- The Washington Times - Sunday, October 8, 2006

A little-noticed provision of the Homeland Security Appropriations Act signed by the president last week will help move forward a multibillion-dollar September 11 lawsuit against two U.S. airlines by making it easier for plaintiffs to get restricted information about the nation’s pre-attack aviation security system.

Section 525 of the conference report that is part of the law, instructs Homeland Security Secretary Michael Chertoff to draft within 30 days new regulations for the system of sensitive security information, or SSI, administered by the Transportation Security Administration (TSA).

The regulations, says the report, should provide for the release of most SSI more than three years old, unless the information is still current or the secretary makes a written determination that it must stay protected. To do so, he must provide “a rational reason,” which will “identify and describe the specific risk to the national transportation system.”

The regulations should also include a mechanism for SSI to be made available in civil court cases if the judge determines it is needed and if the party needing it cannot get it elsewhere without “undue hardship.” The lawmakers say they “expect that a party will be able to demonstrate undue hardship to the judge if equivalent information is not available in one month’s time.”

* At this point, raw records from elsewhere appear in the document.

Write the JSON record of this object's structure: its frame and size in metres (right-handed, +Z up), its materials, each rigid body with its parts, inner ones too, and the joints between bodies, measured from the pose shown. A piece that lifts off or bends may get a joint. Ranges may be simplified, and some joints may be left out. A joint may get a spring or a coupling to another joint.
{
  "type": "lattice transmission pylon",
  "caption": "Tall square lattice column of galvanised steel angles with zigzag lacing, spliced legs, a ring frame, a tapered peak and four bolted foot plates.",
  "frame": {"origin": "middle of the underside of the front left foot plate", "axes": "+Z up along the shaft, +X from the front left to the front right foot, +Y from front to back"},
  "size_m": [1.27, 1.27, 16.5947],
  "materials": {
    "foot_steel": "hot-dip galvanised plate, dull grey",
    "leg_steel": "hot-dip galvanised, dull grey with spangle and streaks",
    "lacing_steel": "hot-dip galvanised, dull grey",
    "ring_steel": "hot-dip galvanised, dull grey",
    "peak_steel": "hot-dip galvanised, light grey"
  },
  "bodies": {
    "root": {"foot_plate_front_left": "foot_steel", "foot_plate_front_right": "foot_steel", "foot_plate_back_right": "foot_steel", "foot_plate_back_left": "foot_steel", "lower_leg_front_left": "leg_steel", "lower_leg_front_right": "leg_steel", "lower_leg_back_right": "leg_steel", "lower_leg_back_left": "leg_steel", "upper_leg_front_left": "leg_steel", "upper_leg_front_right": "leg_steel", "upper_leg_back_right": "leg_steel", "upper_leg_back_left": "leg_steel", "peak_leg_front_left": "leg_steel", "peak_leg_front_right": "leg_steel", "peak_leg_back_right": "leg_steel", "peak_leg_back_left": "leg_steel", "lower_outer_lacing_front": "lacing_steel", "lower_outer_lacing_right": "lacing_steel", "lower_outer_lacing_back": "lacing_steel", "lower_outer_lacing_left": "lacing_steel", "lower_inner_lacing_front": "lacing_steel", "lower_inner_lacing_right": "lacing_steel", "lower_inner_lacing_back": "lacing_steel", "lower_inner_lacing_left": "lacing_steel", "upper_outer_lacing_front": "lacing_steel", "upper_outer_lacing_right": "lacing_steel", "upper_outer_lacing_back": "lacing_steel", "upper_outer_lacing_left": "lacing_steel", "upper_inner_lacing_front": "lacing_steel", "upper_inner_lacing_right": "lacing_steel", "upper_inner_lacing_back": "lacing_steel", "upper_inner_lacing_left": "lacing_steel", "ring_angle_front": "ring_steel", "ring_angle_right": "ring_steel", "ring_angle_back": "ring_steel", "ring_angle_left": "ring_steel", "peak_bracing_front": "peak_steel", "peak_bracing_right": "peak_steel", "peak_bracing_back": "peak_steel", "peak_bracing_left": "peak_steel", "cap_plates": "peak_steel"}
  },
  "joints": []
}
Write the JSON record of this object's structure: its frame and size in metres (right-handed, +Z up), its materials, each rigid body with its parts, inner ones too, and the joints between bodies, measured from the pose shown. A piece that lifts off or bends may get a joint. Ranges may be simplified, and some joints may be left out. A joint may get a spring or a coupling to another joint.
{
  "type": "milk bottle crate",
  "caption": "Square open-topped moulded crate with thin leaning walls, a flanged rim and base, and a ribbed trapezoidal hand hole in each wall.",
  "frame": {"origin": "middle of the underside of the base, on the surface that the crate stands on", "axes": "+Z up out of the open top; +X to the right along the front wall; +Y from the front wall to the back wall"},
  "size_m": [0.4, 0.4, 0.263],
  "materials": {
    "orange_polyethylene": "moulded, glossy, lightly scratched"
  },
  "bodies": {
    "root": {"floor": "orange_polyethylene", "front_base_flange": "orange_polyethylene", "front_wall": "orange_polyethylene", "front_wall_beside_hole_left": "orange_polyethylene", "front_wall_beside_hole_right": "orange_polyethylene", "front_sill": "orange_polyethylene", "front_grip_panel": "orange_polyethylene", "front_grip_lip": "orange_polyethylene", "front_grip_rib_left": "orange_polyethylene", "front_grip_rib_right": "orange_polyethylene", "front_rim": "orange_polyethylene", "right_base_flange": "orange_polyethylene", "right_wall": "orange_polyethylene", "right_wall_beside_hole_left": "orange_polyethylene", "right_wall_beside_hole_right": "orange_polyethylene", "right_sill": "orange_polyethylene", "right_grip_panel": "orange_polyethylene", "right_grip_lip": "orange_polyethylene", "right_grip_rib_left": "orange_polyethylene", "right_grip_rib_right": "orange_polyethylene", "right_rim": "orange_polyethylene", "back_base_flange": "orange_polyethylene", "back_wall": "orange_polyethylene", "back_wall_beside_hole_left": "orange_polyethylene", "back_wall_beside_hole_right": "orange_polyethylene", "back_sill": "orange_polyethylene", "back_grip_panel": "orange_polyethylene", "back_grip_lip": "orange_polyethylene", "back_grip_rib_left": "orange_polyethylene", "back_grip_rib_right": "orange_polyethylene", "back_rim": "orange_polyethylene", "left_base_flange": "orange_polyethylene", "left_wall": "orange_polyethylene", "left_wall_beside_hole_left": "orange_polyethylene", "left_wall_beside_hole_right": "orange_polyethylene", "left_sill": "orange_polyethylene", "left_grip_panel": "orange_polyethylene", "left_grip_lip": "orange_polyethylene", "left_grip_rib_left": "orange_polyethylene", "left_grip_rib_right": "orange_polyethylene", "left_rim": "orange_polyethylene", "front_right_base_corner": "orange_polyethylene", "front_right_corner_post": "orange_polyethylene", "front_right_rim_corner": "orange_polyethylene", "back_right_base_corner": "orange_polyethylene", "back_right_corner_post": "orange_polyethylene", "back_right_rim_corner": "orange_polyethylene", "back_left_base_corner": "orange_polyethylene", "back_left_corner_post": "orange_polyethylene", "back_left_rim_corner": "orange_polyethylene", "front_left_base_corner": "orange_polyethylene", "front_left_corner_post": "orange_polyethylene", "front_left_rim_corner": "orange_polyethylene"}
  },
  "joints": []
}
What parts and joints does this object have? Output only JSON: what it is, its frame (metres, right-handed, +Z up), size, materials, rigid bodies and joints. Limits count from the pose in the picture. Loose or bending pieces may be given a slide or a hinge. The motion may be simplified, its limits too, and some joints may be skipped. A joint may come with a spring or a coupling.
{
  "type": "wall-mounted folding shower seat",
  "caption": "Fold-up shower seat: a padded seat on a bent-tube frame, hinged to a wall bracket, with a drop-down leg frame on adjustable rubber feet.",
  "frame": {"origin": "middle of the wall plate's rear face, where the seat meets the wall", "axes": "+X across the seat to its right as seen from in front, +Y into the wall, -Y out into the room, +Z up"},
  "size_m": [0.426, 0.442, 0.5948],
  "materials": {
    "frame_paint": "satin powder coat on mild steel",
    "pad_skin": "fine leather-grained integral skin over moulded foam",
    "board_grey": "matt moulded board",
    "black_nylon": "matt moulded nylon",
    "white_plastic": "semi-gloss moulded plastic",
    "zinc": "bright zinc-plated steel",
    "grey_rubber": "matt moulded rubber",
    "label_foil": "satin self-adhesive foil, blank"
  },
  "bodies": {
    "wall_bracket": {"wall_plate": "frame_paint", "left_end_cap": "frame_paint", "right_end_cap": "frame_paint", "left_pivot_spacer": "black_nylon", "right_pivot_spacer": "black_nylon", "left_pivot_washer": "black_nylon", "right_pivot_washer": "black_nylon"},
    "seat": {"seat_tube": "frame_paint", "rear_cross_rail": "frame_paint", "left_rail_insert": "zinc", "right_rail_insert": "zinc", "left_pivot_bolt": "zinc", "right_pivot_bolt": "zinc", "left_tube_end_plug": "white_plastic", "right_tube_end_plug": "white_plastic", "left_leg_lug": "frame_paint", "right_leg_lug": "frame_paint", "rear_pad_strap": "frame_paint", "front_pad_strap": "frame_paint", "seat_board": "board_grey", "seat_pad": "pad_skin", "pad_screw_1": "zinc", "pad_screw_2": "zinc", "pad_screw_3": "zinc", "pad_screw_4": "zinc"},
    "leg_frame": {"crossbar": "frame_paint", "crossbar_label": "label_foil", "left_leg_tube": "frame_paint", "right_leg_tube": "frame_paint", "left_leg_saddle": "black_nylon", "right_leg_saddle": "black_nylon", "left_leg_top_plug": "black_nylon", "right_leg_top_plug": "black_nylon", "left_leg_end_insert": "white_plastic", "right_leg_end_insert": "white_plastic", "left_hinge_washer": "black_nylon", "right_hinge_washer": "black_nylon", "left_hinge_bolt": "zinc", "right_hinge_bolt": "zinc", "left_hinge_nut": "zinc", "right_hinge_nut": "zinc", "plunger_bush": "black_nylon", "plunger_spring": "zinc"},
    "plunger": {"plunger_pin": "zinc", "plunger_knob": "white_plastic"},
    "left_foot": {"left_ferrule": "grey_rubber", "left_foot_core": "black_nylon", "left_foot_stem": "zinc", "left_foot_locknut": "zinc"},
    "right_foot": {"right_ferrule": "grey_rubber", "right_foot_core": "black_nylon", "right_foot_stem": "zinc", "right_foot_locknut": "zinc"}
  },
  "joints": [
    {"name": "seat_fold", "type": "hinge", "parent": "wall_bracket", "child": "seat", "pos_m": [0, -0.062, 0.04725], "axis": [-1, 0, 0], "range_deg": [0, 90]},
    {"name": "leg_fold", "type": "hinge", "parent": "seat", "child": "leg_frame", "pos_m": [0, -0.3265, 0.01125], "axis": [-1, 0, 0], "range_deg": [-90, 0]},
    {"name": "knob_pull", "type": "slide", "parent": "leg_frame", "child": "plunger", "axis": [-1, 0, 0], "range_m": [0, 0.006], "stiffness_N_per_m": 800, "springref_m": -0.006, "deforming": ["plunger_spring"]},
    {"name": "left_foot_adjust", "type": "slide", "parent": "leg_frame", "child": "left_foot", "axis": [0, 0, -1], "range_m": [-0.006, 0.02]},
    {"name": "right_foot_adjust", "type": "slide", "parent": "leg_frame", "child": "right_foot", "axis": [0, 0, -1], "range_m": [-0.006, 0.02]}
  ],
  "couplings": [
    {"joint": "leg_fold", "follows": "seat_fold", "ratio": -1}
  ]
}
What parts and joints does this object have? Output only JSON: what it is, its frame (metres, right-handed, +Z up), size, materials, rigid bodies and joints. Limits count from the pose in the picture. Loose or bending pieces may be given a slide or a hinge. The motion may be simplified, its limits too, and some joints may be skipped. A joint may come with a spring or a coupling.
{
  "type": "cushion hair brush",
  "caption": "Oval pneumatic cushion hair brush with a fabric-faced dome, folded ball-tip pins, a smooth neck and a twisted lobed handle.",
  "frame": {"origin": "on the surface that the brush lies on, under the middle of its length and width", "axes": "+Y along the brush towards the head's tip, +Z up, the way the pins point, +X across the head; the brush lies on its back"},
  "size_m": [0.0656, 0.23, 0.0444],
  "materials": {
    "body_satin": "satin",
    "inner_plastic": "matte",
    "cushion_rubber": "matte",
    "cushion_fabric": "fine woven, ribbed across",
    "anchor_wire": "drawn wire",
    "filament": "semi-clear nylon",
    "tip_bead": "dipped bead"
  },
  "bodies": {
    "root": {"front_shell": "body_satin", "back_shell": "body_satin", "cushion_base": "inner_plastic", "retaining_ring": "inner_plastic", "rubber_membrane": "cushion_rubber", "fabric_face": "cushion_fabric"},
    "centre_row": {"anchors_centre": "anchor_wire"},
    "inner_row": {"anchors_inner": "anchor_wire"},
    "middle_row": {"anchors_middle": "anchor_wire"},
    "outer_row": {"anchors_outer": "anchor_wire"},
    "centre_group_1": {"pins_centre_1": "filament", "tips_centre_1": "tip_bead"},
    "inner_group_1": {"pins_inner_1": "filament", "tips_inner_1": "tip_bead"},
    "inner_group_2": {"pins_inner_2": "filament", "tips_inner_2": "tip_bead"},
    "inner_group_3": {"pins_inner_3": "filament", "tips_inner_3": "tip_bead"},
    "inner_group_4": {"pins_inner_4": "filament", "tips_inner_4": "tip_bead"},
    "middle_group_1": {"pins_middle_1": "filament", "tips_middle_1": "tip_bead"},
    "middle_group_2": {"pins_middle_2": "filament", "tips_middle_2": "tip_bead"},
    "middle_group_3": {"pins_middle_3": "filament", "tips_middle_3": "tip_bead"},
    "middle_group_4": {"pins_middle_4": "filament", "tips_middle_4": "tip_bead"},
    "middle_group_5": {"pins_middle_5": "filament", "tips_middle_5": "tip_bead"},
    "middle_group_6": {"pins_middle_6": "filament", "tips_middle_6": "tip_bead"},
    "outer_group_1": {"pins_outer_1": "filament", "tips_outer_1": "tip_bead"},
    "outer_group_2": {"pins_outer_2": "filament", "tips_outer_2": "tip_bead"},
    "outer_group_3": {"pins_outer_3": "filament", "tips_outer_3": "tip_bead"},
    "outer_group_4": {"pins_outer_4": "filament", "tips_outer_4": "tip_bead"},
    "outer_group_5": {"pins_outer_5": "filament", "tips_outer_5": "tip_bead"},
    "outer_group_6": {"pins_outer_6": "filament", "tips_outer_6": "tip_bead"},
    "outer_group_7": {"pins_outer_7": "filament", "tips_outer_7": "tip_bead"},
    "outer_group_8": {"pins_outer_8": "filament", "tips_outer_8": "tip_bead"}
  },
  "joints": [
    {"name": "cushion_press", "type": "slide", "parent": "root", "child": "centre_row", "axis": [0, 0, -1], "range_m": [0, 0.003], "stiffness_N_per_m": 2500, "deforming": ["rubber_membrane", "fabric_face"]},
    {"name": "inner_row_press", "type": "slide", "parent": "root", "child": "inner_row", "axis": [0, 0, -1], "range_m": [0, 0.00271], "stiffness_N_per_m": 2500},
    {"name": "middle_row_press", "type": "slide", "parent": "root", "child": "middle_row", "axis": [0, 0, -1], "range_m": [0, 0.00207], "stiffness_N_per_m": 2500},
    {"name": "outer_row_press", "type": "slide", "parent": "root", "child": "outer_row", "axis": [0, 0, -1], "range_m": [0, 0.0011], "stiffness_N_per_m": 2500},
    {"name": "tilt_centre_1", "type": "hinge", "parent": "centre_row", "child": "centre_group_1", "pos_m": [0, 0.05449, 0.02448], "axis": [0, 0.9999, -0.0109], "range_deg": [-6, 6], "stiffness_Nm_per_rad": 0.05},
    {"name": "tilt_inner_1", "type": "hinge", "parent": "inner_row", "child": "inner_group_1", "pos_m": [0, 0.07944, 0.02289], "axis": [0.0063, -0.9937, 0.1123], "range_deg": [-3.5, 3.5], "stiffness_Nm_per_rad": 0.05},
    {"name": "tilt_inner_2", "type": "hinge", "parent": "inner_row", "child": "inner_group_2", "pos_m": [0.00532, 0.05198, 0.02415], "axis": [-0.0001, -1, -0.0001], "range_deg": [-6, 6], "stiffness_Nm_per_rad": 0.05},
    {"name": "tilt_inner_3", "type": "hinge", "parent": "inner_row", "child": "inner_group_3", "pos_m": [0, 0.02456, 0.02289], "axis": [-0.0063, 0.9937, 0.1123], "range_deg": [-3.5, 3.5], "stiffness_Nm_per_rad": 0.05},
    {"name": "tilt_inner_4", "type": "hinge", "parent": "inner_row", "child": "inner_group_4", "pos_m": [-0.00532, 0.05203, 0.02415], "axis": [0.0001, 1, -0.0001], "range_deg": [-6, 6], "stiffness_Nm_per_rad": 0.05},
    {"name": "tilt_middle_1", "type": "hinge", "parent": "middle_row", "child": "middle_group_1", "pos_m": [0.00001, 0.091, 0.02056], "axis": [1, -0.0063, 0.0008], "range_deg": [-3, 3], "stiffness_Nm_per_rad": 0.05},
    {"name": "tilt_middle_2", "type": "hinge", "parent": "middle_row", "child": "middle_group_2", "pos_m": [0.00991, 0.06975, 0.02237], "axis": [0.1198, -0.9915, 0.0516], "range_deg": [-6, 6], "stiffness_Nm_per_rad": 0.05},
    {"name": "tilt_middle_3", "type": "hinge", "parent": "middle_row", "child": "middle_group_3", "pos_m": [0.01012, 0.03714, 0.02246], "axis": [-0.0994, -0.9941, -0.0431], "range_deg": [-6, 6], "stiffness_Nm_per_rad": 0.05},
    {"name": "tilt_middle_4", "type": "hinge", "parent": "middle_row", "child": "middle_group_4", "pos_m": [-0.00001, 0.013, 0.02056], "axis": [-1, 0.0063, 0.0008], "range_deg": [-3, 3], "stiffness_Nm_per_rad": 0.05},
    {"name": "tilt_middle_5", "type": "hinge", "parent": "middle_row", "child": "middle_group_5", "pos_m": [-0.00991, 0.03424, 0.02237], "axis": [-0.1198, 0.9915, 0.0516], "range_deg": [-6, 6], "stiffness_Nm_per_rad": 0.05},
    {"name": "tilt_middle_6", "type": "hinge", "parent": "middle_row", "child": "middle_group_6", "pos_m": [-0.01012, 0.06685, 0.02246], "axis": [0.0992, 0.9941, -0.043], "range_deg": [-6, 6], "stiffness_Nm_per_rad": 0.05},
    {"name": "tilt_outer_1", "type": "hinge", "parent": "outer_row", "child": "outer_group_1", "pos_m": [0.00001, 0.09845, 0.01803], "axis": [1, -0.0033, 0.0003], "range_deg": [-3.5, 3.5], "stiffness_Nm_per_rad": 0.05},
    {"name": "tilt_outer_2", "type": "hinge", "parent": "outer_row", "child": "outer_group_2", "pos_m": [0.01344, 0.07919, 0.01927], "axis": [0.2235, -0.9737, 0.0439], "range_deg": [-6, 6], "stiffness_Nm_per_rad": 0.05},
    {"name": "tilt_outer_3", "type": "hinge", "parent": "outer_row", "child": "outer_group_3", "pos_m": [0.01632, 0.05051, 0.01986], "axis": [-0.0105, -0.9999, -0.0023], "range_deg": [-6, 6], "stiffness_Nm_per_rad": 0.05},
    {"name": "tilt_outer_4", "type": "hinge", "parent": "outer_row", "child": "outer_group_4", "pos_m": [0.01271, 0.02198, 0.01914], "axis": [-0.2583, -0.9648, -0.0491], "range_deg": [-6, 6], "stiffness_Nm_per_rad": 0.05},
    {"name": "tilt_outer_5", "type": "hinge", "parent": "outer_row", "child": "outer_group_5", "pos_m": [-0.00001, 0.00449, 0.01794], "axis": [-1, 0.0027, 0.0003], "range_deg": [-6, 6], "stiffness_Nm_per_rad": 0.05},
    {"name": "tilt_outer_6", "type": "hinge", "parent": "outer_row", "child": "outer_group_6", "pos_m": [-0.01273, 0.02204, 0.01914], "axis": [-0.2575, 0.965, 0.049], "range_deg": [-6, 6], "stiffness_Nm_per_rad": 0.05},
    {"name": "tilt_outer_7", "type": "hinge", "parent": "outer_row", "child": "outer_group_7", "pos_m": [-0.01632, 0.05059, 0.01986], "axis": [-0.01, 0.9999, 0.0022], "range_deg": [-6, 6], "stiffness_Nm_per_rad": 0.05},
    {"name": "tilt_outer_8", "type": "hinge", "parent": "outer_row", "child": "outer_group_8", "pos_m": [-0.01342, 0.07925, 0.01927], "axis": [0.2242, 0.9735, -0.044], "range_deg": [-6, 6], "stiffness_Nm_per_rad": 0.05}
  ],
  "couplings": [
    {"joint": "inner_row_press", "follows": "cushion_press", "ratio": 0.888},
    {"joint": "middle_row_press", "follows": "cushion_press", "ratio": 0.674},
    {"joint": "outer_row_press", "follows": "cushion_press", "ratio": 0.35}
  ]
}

To get access to the information, plaintiff’s lawyers will have to pass a background check of criminal and terrorism-suspect watchlists like that any aviation worker with access to the information would require, according to the report. The language still allows officials to block the court’s access to SSI, if they can “demonstrate” that it “presents a risk of harm to the nation.”

The new law instructs Mr. Chertoff to report back to the Appropriations committees within 120 days on his compliance.

The provision was welcomed by relatives of victims of the September 11 attacks. Family members who support the lawsuits have long contended that the TSA is using restrictions on information to hide the culpability of the airlines and the federal authorities.

“We call on TSA to comply fully with both the letter and the spirit of this new law,” said Alice Hoagland, mother of Mark Bingham.

Her son was one of the United Airlines Flight 93 passengers who stormed the cockpit, preventing the hijackers from striking their intended target — thought to have been either the White House or the Capitol.

“This is information about a defunct aviation system,” said former Federal Aviation Administration Special Agent Brian Sullivan of the documents that TSA is trying to protect. He accused officials of “protecting the FAA from embarrassment and the airlines from liability.”

About 60 cases in which relatives of the victims of the September 11 attacks are suing United and American Airlines have been consolidated in the U.S. District Court of New York. The plaintiffs say the airlines’ negligence allowed the attackers to board with the short knives and box cutters used in the attacks.